━━ ENTRIES SHOWN

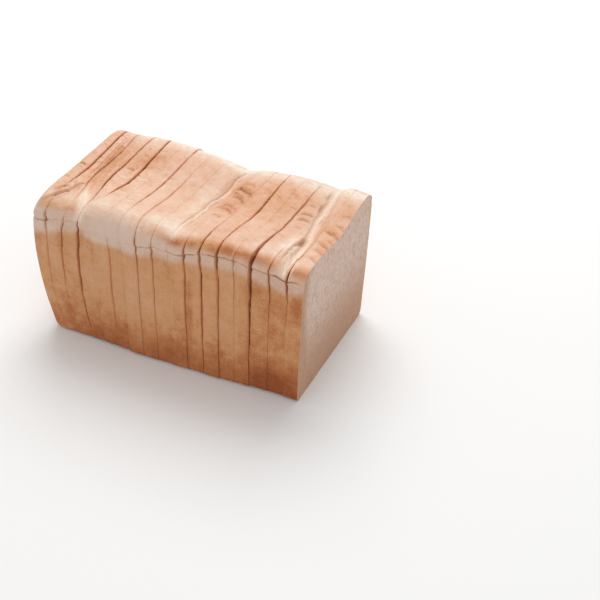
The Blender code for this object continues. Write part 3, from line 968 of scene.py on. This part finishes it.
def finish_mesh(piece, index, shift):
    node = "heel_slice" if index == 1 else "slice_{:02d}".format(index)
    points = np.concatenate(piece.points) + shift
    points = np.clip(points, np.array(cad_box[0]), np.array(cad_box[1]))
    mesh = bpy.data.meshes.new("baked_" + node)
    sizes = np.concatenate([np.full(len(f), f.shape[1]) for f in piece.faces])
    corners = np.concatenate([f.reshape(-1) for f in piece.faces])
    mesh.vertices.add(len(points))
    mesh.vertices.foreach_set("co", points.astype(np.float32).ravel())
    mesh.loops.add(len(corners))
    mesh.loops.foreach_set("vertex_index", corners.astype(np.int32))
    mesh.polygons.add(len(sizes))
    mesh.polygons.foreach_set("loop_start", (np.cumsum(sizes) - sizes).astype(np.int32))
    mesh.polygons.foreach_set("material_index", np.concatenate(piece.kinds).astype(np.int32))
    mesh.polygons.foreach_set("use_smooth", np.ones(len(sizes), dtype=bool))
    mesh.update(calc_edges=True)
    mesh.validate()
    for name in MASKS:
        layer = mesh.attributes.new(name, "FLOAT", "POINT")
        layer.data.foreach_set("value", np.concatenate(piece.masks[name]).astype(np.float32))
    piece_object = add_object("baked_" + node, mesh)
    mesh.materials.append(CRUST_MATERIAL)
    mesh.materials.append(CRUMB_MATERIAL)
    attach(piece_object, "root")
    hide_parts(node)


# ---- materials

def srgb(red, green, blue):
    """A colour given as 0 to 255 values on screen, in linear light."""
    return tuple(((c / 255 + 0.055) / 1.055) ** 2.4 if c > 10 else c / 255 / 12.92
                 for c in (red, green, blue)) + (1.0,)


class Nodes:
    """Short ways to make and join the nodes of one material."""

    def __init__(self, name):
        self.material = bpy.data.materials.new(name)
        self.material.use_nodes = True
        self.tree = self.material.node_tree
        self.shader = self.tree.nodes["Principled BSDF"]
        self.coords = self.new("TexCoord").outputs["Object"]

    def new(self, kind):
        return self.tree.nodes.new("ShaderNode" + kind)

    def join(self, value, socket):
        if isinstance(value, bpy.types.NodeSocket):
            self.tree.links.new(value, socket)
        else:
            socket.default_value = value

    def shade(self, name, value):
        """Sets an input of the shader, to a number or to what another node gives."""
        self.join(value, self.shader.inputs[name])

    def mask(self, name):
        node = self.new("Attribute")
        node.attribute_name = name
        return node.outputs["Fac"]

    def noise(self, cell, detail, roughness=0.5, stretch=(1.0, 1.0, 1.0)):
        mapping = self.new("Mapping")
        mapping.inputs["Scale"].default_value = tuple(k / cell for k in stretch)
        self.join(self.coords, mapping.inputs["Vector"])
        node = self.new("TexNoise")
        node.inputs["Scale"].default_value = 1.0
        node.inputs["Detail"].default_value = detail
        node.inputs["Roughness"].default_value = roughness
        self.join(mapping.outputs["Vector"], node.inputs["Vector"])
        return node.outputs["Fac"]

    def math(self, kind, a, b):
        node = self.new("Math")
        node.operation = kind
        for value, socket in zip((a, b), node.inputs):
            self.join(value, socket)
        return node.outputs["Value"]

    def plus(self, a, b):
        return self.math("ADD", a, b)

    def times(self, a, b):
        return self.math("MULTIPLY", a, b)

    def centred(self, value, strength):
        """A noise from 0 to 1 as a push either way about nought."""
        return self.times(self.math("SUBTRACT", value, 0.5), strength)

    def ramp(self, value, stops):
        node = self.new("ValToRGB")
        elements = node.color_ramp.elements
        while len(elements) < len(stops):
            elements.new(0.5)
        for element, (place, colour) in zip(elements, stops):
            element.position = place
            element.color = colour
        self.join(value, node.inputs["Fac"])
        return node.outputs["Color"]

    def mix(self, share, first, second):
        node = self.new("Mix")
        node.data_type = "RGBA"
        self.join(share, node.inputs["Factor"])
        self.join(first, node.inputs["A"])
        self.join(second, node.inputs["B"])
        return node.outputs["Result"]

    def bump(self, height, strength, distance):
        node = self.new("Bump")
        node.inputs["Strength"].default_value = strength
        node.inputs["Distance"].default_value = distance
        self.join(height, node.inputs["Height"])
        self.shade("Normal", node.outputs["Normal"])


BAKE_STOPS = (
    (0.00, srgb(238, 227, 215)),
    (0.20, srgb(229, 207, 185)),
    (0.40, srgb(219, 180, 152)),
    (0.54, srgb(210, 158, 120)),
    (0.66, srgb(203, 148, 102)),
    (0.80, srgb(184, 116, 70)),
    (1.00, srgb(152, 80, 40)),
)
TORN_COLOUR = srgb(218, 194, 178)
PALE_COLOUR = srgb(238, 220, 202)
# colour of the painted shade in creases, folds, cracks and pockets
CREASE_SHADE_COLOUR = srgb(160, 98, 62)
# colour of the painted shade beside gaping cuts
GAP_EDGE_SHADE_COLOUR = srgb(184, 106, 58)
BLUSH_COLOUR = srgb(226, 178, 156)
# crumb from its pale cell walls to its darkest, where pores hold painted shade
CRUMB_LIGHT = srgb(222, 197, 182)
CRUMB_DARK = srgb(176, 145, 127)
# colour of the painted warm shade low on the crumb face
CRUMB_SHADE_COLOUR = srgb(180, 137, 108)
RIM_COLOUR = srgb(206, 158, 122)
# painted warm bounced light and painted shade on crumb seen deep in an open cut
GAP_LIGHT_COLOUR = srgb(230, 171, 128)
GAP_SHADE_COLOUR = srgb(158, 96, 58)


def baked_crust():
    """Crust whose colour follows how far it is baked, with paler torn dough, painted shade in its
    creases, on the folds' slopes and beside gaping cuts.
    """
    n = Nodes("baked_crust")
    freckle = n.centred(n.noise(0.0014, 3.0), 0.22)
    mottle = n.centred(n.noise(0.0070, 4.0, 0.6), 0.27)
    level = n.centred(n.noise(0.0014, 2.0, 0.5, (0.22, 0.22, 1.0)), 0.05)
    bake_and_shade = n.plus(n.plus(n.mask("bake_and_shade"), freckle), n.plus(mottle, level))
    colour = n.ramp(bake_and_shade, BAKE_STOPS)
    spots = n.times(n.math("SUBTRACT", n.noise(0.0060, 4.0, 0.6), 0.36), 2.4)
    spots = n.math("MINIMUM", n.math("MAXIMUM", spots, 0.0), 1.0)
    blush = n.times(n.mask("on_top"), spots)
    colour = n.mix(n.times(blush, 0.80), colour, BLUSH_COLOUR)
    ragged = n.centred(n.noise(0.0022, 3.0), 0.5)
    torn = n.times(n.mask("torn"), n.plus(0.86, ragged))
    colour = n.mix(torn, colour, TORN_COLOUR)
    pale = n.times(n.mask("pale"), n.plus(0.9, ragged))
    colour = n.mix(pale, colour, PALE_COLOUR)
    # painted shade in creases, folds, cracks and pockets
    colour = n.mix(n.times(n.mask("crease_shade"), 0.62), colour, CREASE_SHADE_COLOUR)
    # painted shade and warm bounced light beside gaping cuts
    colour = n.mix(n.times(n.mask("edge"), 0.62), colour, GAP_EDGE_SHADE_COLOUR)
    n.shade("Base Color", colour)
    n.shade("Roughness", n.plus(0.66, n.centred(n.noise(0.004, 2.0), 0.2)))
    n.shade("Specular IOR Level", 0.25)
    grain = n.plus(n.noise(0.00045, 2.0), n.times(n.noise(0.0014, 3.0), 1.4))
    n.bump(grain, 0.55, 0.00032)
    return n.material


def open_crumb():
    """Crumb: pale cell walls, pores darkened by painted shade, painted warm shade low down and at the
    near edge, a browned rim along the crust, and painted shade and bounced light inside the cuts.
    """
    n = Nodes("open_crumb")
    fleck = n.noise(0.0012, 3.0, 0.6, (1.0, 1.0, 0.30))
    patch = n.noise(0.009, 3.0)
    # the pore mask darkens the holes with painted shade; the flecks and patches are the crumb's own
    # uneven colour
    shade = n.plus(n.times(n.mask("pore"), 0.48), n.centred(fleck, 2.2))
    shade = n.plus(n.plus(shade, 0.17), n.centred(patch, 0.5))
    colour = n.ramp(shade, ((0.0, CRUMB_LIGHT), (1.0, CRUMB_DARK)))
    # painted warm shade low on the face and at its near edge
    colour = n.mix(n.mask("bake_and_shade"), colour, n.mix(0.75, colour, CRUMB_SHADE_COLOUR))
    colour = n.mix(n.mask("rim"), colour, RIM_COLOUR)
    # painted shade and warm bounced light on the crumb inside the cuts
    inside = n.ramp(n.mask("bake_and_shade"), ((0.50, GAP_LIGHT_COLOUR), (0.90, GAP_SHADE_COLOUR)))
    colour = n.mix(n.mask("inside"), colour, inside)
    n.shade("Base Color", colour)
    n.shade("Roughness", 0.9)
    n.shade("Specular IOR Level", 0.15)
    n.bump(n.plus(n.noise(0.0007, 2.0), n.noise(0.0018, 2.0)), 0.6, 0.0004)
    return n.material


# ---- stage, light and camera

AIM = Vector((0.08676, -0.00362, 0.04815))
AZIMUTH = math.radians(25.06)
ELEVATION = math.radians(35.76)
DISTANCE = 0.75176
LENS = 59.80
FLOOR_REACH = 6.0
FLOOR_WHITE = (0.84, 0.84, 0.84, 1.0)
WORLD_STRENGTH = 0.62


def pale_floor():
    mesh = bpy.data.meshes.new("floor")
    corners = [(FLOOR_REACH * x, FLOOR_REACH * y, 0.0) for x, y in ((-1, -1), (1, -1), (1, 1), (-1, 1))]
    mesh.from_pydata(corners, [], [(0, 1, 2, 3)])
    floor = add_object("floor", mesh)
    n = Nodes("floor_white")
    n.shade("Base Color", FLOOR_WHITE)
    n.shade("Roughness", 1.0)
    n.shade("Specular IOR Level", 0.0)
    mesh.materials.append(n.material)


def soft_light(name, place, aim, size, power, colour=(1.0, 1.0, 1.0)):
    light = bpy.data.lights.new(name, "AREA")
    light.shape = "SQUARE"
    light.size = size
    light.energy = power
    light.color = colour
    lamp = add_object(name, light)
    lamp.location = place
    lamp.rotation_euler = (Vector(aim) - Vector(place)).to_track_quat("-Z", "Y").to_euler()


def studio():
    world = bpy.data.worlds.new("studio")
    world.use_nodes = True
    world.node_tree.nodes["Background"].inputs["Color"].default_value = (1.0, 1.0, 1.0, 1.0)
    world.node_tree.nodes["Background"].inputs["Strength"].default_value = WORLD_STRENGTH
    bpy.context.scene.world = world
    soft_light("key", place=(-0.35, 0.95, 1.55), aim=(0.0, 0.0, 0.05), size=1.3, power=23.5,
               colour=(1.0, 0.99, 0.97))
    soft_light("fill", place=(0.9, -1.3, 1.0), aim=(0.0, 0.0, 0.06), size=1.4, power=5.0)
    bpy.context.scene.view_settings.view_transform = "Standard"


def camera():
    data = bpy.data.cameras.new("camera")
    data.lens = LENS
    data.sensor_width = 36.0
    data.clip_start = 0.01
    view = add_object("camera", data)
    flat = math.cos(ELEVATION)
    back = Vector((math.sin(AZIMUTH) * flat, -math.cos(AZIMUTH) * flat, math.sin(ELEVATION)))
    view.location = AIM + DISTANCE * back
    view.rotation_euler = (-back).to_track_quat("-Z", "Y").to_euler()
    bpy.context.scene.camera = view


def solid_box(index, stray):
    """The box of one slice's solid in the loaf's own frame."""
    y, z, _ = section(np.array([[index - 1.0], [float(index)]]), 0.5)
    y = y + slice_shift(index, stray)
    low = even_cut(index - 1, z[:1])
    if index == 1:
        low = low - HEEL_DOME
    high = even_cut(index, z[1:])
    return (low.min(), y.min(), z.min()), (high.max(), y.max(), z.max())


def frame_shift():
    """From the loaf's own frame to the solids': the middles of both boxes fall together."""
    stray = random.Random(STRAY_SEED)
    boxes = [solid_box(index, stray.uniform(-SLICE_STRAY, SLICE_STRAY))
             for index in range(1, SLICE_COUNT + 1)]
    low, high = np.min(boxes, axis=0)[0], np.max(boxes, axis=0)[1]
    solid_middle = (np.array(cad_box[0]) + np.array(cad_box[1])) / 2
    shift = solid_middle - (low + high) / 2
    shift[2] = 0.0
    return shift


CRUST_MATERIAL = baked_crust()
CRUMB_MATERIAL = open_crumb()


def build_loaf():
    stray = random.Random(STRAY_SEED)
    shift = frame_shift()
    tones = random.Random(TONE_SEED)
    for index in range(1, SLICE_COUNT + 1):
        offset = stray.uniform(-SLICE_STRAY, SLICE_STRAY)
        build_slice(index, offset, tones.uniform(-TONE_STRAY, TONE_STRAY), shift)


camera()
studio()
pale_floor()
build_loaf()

━━━━
━━ ENTRIES SHOWN

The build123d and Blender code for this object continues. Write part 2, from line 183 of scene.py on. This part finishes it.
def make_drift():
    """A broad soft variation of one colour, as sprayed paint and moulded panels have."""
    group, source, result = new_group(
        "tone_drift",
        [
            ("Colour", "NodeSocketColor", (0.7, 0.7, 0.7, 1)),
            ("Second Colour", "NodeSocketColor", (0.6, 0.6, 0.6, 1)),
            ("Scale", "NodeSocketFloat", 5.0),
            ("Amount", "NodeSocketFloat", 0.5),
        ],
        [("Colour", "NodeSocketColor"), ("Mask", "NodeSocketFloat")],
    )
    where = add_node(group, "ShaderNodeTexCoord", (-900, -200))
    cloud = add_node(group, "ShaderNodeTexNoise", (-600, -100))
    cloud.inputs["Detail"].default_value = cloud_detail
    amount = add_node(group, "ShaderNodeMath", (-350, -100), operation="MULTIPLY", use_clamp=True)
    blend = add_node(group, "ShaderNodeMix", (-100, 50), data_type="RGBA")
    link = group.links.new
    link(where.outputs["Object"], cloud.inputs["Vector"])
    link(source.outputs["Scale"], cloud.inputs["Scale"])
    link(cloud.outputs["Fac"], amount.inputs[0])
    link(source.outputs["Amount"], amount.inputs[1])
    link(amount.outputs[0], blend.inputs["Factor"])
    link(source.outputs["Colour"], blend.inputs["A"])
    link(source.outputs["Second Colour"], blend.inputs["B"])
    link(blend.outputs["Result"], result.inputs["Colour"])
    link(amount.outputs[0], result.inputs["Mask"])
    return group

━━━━
━━ ENTRIES SHOWN

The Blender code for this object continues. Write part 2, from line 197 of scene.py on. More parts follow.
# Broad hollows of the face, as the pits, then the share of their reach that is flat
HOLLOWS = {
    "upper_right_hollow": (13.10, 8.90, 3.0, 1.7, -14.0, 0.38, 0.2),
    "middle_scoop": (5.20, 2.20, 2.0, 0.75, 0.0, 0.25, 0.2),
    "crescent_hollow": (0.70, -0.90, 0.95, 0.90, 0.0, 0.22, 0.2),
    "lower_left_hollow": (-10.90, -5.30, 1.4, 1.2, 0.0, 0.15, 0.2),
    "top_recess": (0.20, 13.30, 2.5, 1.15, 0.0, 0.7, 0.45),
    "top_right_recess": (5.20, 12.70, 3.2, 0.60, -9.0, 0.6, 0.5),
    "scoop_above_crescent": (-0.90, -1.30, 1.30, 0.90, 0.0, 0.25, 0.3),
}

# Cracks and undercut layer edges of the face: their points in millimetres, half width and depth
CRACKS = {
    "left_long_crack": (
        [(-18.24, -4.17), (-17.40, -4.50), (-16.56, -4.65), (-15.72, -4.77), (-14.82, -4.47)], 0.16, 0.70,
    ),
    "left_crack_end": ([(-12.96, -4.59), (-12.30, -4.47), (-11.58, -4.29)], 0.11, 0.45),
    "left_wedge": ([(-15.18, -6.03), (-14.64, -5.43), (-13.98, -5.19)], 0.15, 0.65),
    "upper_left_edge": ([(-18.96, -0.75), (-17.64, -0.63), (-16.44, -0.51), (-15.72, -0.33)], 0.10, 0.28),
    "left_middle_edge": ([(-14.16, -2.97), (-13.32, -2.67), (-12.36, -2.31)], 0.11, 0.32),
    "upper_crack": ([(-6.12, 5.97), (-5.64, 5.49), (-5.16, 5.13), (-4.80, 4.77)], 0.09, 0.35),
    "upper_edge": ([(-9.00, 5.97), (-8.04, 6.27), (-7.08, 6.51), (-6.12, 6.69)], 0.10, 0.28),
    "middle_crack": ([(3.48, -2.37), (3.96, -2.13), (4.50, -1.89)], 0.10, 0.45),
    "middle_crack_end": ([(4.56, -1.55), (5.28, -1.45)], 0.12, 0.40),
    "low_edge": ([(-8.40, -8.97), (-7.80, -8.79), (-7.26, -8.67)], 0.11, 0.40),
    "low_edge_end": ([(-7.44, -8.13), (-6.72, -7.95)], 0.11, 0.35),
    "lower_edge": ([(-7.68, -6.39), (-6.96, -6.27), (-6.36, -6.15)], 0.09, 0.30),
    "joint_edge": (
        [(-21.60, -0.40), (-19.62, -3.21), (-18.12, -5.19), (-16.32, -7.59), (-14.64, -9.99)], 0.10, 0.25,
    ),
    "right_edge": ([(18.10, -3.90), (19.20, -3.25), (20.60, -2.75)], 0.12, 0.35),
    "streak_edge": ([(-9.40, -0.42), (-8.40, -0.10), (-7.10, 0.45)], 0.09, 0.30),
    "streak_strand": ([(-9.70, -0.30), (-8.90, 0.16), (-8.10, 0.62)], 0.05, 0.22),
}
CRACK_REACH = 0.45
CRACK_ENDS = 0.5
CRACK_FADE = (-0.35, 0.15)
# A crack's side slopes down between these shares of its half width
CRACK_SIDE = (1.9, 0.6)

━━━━

## WRITTEN TASK
From the entries above, extract each line containing "finishes".

## PROBLEM SOLUTION
The Blender code for this object continues. Write part 3, from line 968 of scene.py on. This part finishes it.
The build123d and Blender code for this object continues. Write part 2, from line 183 of scene.py on. This part finishes it.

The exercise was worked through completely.